Nos casos de violência contra a mulher praticados no âmbito doméstico e familiar, é possível a fixação de valor mínimo indenizatório a título de dano moral, desde que haja pedido expresso da acusação ou da parte ofendida, ainda que não especificada a quantia, e independentemente de instrução probatória.

STJ. 3ª Seção. REsp 1643051-MS, Rel. Min. Rogerio Schietti Cruz, julgado em 28/02/2018 (Recurso Repetitivo – Tema 983) (Info 621).

 

Por outro lado, o entendimento do STF é no sentido de que:

A fixação da reparação civil mínima na sentença penal condenatória (art. 387, IV, do CPP) pressupõe a participação do réu, sob pena de violação aos postulados do contraditório e da ampla defesa.

STF. 2ª Turma. ARE 1.369.282 AgR/SE, Rel. Min.

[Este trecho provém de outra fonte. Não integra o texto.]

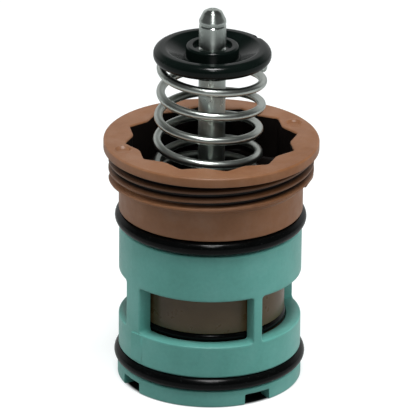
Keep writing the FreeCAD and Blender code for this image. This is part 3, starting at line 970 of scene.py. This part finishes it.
collar_brown = moulded(
    "collar_brown",
    ((0.180, 0.068, 0.022), (0.225, 0.096, 0.038), (0.285, 0.150, 0.088)),
    (0.36, 0.54), 0.45, 0.012, 3.1, thread_grime, 0.05)
socket_dark = moulded(
    "socket_dark",
    ((0.003, 0.002, 0.002), (0.005, 0.0035, 0.003), (0.009, 0.006, 0.005)),
    (0.45, 0.60), 0.15, 0.010, 4.4)
cage_green = moulded(
    "cage_green",
    ((0.078, 0.285, 0.240), (0.098, 0.340, 0.298), (0.140, 0.385, 0.345)),
    (0.34, 0.48), 0.55, 0.012, 7.7, None, 0.12)
piston_brown = moulded(
    "piston_brown",
    ((0.062, 0.036, 0.012), (0.082, 0.050, 0.019), (0.110, 0.070, 0.032)),
    (0.26, 0.34), 0.5, 0.005, 11.3)
bearing_white = moulded(
    "bearing_white",
    ((0.52, 0.50, 0.45), (0.60, 0.58, 0.53), (0.66, 0.64, 0.60)),
    (0.40, 0.55), 0.5, 0.006, 5.9)
disc_black = moulded(
    "disc_black",
    ((0.0016, 0.0034, 0.0028), (0.0026, 0.0052, 0.0044), (0.0045, 0.0085, 0.0070)),
    (0.14, 0.22), 0.17, 0.004, 9.2)
seal_black = rubber("seal_black", (0.0020, 0.0024, 0.0024), (0.16, 0.24), 0.12)
spring_wire = steel("spring_wire", ((0.50, 0.54, 0.50), (0.62, 0.67, 0.63)), (0.27, 0.33),
                    (1, 1, 3), 900.0, 0.0008)
stem_turned = steel("stem_turned", ((0.50, 0.56, 0.52), (0.66, 0.72, 0.68)), (0.27, 0.31),
                    (0.25, 0.25, 6), 2600.0, 0.0006, 0.9)
clip_dark = steel("clip_dark", ((0.05, 0.06, 0.06), (0.16, 0.18, 0.17)), (0.30, 0.45), (1, 1, 1), 1800.0)


def dress(thing, material):
    thing.data.materials.clear()
    thing.data.materials.append(material)


def darken_socket(collar):
    """The photograph shows the inside of the socket black below its edge."""
    collar.data.materials.append(socket_dark)
    for face in collar.data.polygons:
        centre = face.center / MM
        inside = math.hypot(centre.x, centre.y) < ROOT_RADIUS - 1.0
        if inside and SOCKET_FLOOR - 1.0 < centre.z < COLLAR_TOP - 0.45:
            face.material_index = 1


dress(collar, collar_brown)
darken_socket(collar)
dress(cage, cage_green)
dress(tab, cage_green)
dress(spring, spring_wire)
dress(stem, stem_turned)
dress(disc, disc_black)
dress(piston, piston_brown)
dress(upper_seal, seal_black)
dress(lower_seal, seal_black)
for name, material in {
    "threaded_collar": collar_brown,
    "cage": cage_green,
    "upper_body_oring": seal_black,
    "lower_body_oring": seal_black,
    "return_spring": spring_wire,
    "stem": stem_turned,
    "spring_retainer": disc_black,
    "piston": piston_brown,
    "piston_upper_seal": seal_black,
    "piston_lower_seal": seal_black,
    "stem_oring_upper": seal_black,
    "stem_oring_lower": seal_black,
    "stem_guide": bearing_white,
    "gland_spacer": bearing_white,
    "gland_retainer": bearing_white,
    "spring_seat_washer": clip_dark,
    "piston_upper_washer": stem_turned,
    "piston_lower_washer": stem_turned,
    "piston_nut": stem_turned,
    "retainer_clip": clip_dark,
}.items():
    dress(nodes[name], material)

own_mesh(spring)


# Floor, light and camera

floor_mesh = bpy.data.meshes.new("floor")
floor_mesh.from_pydata([(-3, -3, 0), (3, -3, 0), (3, 3, 0), (-3, 3, 0)], [], [(0, 1, 2, 3)])
floor = bpy.data.objects.new("floor", floor_mesh)
floor.location.z = -0.05 * MM
scene.collection.objects.link(floor)


def floor_paper():
    """White paper. It looks evenly lit and throws little light back, so that undersides stay deep. It turns
    dark under the foot, and reflections show a part of its light."""
    shown_in_gloss = 0.25
    edge = (FOOT_RADIUS - 1.0, FOOT_RADIUS + 0.1)
    material, tree, shader = material_tree("floor_paper")
    paper = ramp(tree, pattern(tree, 60.0), ((0.3, (0.27, 0.275, 0.275)), (0.7, (0.30, 0.305, 0.305))))
    out, _ = from_axis(tree)
    shaded = dim(tree, paper, rise(tree, out, *edge, 0.02, 1.0))
    tree.links.new(shaded, shader.inputs["Base Color"])
    shader.inputs["Roughness"].default_value = 0.9
    shader.inputs["Specular IOR Level"].default_value = 0.1
    open_paper = rise(tree, out, *edge, 0.0, 0.8)
    glow = tree.nodes.new("ShaderNodeEmission")
    glow.inputs["Color"].default_value = (0.97, 1.0, 1.0, 1)
    tree.links.new(open_paper, glow.inputs["Strength"])
    both = tree.nodes.new("ShaderNodeAddShader")
    seen = tree.nodes.new("ShaderNodeLightPath")
    choice = tree.nodes.new("ShaderNodeMixShader")
    tree.links.new(shader.outputs["BSDF"], both.inputs[0])
    tree.links.new(glow.outputs["Emission"], both.inputs[1])
    either = tree.nodes.new("ShaderNodeMath")
    either.operation = "MULTIPLY_ADD"
    tree.links.new(seen.outputs["Is Glossy Ray"], either.inputs[0])
    either.inputs[1].default_value = shown_in_gloss
    tree.links.new(seen.outputs["Is Camera Ray"], either.inputs[2])
    tree.links.new(either.outputs["Value"], choice.inputs["Fac"])
    tree.links.new(shader.outputs["BSDF"], choice.inputs[1])
    tree.links.new(both.outputs["Shader"], choice.inputs[2])
    tree.links.new(choice.outputs["Shader"], tree.nodes["Material Output"].inputs["Surface"])
    return material


dress(floor, floor_paper())

AZIMUTH = math.radians(13.0)
ELEVATION = math.radians(22.75)
ROLL = math.radians(0.6)
DISTANCE = 1.1
LENS = 513.8
right = Vector((math.cos(AZIMUTH), math.sin(AZIMUTH), 0))
away = Vector((-math.sin(AZIMUTH), math.cos(AZIMUTH), 0))
up = Vector((0, 0, 1))
lit_point = up * 0.036


def toward(side, climb):
    """A way out from the part: side is degrees to the right of the camera's own side, climb degrees up."""
    turn, lift = math.radians(side), math.radians(climb)
    level = right * math.sin(turn) - away * math.cos(turn)
    return level * math.cos(lift) + up * math.sin(lift)


def softbox(name, side, climb, distance, wide, tall, power, mirrored):
    """A rectangular light. Distance, width and height are in metres; mirrored lets reflections show it."""
    lamp = bpy.data.lights.new(name, "AREA")
    lamp.shape = "RECTANGLE"
    lamp.size = wide
    lamp.size_y = tall
    lamp.energy = power
    light = bpy.data.objects.new(name, lamp)
    light.location = lit_point + toward(side, climb) * distance
    light.rotation_euler = (lit_point - light.location).to_track_quat("-Z", "Y").to_euler()
    scene.collection.objects.link(light)
    light.visible_glossy = mirrored


for light_row in (
    ("key", 6, 74, 0.80, 0.20, 0.18, 5.0, True),
    ("front_strip", 2, 52, 0.90, 0.08, 0.34, 1.3, True),
    ("front_low", 16, 14, 0.90, 0.40, 0.30, 0.9, False),
    ("right_box", 98, 14, 0.60, 0.28, 0.45, 2.6, False),
    ("left_box", -108, 14, 0.60, 0.22, 0.40, 1.9, False),
):
    softbox(*light_row)


def studio_world():
    """A dim room with a brighter wall behind the part, low down."""
    world = bpy.data.worlds.new("studio")
    scene.world = world
    world.use_nodes = True
    tree = world.node_tree
    place = tree.nodes.new("ShaderNodeTexCoord")
    parts = tree.nodes.new("ShaderNodeSeparateXYZ")
    tree.links.new(place.outputs["Generated"], parts.inputs["Vector"])
    facing = tree.nodes.new("ShaderNodeVectorMath")
    facing.operation = "DOT_PRODUCT"
    facing.inputs[1].default_value = away
    tree.links.new(place.outputs["Generated"], facing.inputs[0])
    behind = map_value(tree, facing.outputs["Value"], 0.25, 0.75, 0.0, 1.0, "SMOOTHSTEP")
    low_down = map_value(tree, parts.outputs["Z"], 0.65, 0.40, 0.0, 1.0, "SMOOTHSTEP")
    wall = combine(tree, "MULTIPLY", behind, low_down)
    background = tree.nodes["Background"]
    background.inputs["Color"].default_value = (1, 1, 1, 1)
    tree.links.new(map_value(tree, wall, 0.0, 1.0, 0.06, 0.60), background.inputs["Strength"])


studio_world()

scene.view_settings.view_transform = "Standard"
scene.view_settings.look = "None"

eye = bpy.data.cameras.new("photo_camera")
eye.sensor_width = 36.0
eye.lens = LENS
eye.clip_start = 0.05
eye.clip_end = 20.0
camera = bpy.data.objects.new("photo_camera", eye)
scene.collection.objects.link(camera)
back = Vector((
    math.sin(AZIMUTH) * math.cos(ELEVATION),
    -math.cos(AZIMUTH) * math.cos(ELEVATION),
    math.sin(ELEVATION),
))
aim = right * -0.000603 + up * 0.03305
camera.location = aim + back * DISTANCE
camera.rotation_mode = "QUATERNION"
facing = (-back).to_track_quat("-Z", "Y")
camera.rotation_quaternion = facing @ Quaternion((0, 0, 1), ROLL)
scene.camera = camera
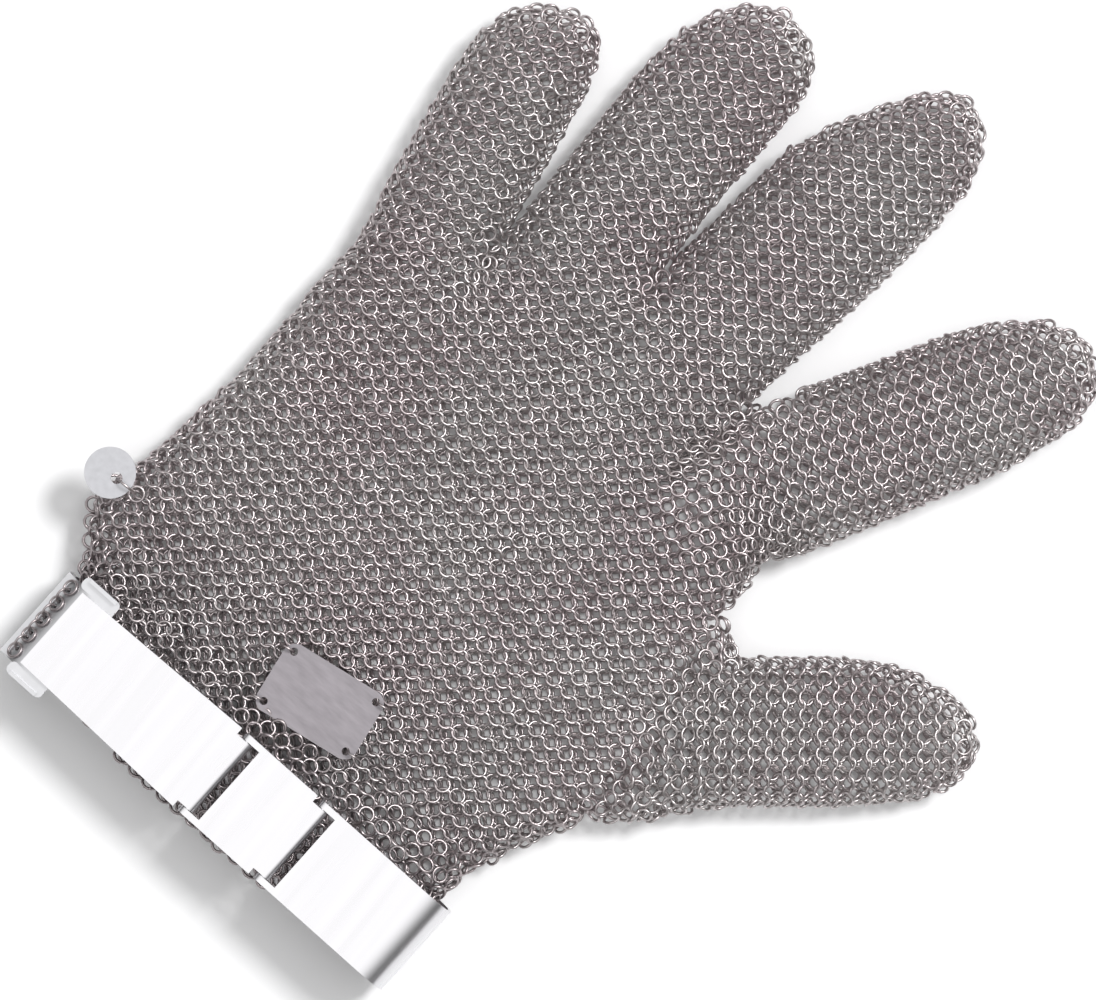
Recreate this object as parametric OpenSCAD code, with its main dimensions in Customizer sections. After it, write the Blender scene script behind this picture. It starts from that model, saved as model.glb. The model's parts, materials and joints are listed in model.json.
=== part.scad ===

Ricardo Lewandowski, julgado em 19/09/2023 (Info 1109).

 

No caso concreto, houve essa participação, tendo sido observado o devido processo legal. Isso porque a fixação do referido valor decorreu de pedido formulado pelo MP na própria denúncia e que foi, inclusive, contraditado em sede de alegações finais defensivas.

 

O STJ comunga do mesmo entendimento:

Para fixação de indenização mínima por danos morais, nos termos do art. 387, IV, do CPP, não se exige instrução probatória acerca do dano psíquico, do grau de sofrimento da vítima, bastando que conste pedido expresso na inicial acusatória, garantia suficiente ao exercício do contraditório e da ampla defesa.

STJ. 5ª Turma. AgRg no REsp 2.029.732-MS, Rel. Min. Joel Ilan Paciornik, julgado em 22/8/2023 (Info 784).

 

A jurisprudência do Superior Tribunal de Justiça é firme no sentido de que a fixação de valor mínimo para reparação dos danos morais causados pela infração exige apenas pedido expresso na inicial, sendo desnecessárias a indicação de valor e a instrução probatória específica.

No caso dos autos, como houve o pedido de indenização por danos morais na denúncia, não há falar em violação ao princípio do devido processo legal e do contraditório, pois a Defesa pôde se contrapor desde o início da ação penal.

STJ. 6ª Turma. AgRg no REsp 1.984.337/MS, Rel. Min. Sebastião Reis Júnior, julgado em 6/3/2023.